Alejandro Garcia-Prado
Coordenador estadual de Pesca e Aquicultura da Seag
Esses trabalhadores podem conquistar desde a regularização para acessar benefícios sociais até apoio técnico direto e inserção em programas públicos de comercialização
Especificamente para a Ilha, está prevista para o segundo semestre deste ano, por mediação da Seag, a incorporação dos pescadores e marisqueiras no projeto estadual Marisqueiras em Rede, junto com a Associação de Pescadores de Jacaraípe (Aspej) e com recursos da Petrobras. A intenção é fortalecer a atuação das mulheres da comunidade, com inclusão produtiva e geração de renda.
Além disso, a pasta estadual busca incentivar alternativas complementares, como a piscicultura ornamental, atividade que demanda pequenos espaços e pode gerar renda para quem deseja diversificar a atividade. Contudo, segundo Alejandro, ainda existem desafios para viabilizar esses projetos na prática, como a falta de espaços adequados para instalação de culturas para aquicultura.
“Para superação disso, destacam-se ações como o Mutirão de Regularização da Pesca Artesanal, em parceria com prefeituras e órgãos estaduais e federais, com atribuições na área da pesca, incentivo à organização social da pesca, capacitações técnicas e apoio à infraestrutura comunitária pesqueira”, aponta o biólogo.
É justamente isso que os empreendedores da pesca procuram. Para eles, as oportunidades de crescimento e valorização local passam por programas e atividades como as citadas por Alejandro.
“A comunidade da Ilha das Caieiras precisa voltar a ser olhada com mais atenção, como era no passado. A pesca artesanal por aqui consegue ser bastante sustentável e isso não pode ficar à margem dos desafios que enfrentamos”, diz Wellington Leonel.
Maré de oportunidades
Para ajudar a manter viva a tradição da pesca artesanal, profissionais da Ilha das Caieiras e demais colônias capixabas podem passar a contar com novidades em um futuro próximo. Segundo Alejandro Garcia-Prado, a Seag está finalizando uma série de propostas com foco em inclusão produtiva, segurança alimentar, inovação e fortalecimento da economia azul.

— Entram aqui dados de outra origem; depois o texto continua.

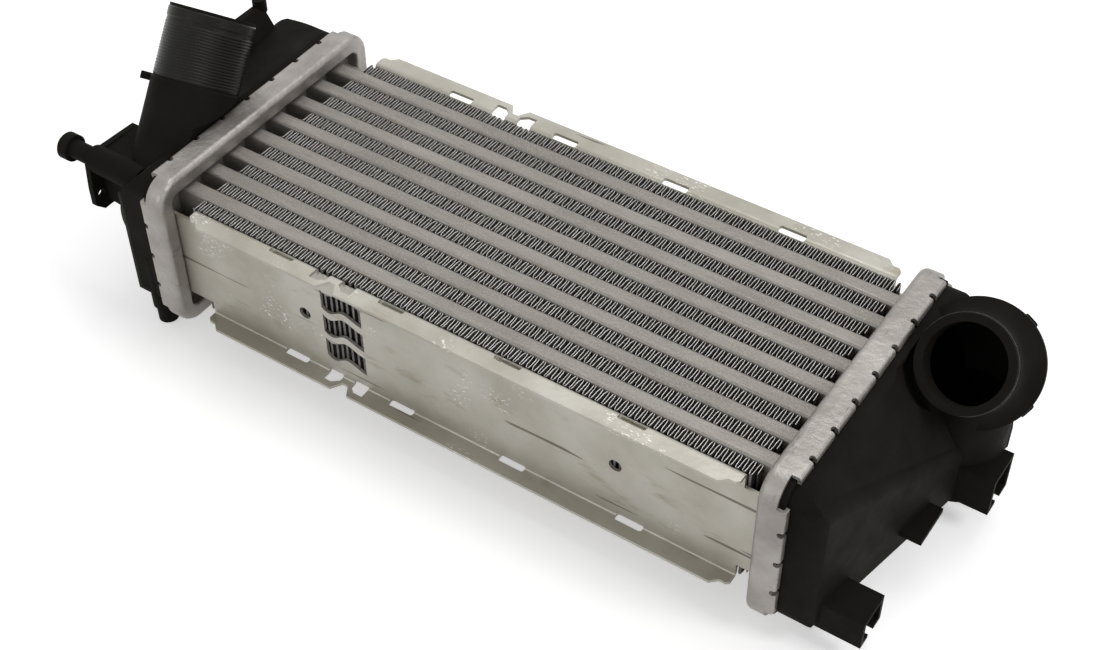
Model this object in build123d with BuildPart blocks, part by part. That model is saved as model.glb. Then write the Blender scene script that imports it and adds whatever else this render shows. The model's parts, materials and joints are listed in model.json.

Entre as novidades está a criação de uma rede de marisqueiras entre os municípios da Serra e de Presidente Kennedy, com implantação e reestruturação de unidades de beneficiamento, apoio à comercialização e qualificação das trabalhadoras, além do uso do Fundo Social de Apoio à Agricultura Familiar (Funsaf), que prevê a doação de equipamentos e veículos para associações organizadas.
Além disso, segundo Alejandro Garcia, ainda há a expectativa de ampliação da maricultura (cultivo de mexilhões e ostras) para o litoral sul do Espírito Santo, onde o protagonismo feminino, com as marisqueiras, será o foco de valorização da atividade.
“Já em relação ao litoral norte do Estado, especialmente entre Aracruz e Conceição da Barra, ainda estamos planejando ações junto a outras secretarias de Estado, considerando os impactos no Rio Doce e na área litorânea, decorrentes do rompimento da barragem de Mariana (Minas Gerais), em 2015”, projeta Alejandro.
Enquanto as teorias das políticas são estruturadas para avançar, na prática, a resiliência e o espírito empreendedor se transformam na maré que move a pesca artesanal da Ilha das Caieiras, onde cada rede e cada linha puxadas do mar carregam não só o sustento de famílias, mas também a preservação de uma cultura viva há mais de cinco séculos.
“Como pescadores que somos, jamais vamos deixar a tradição da Ilha das Caieiras morrer. Isso vem de família, de geração em geração, e é o que nos mantém como resistência”, finaliza Wellington Leonel.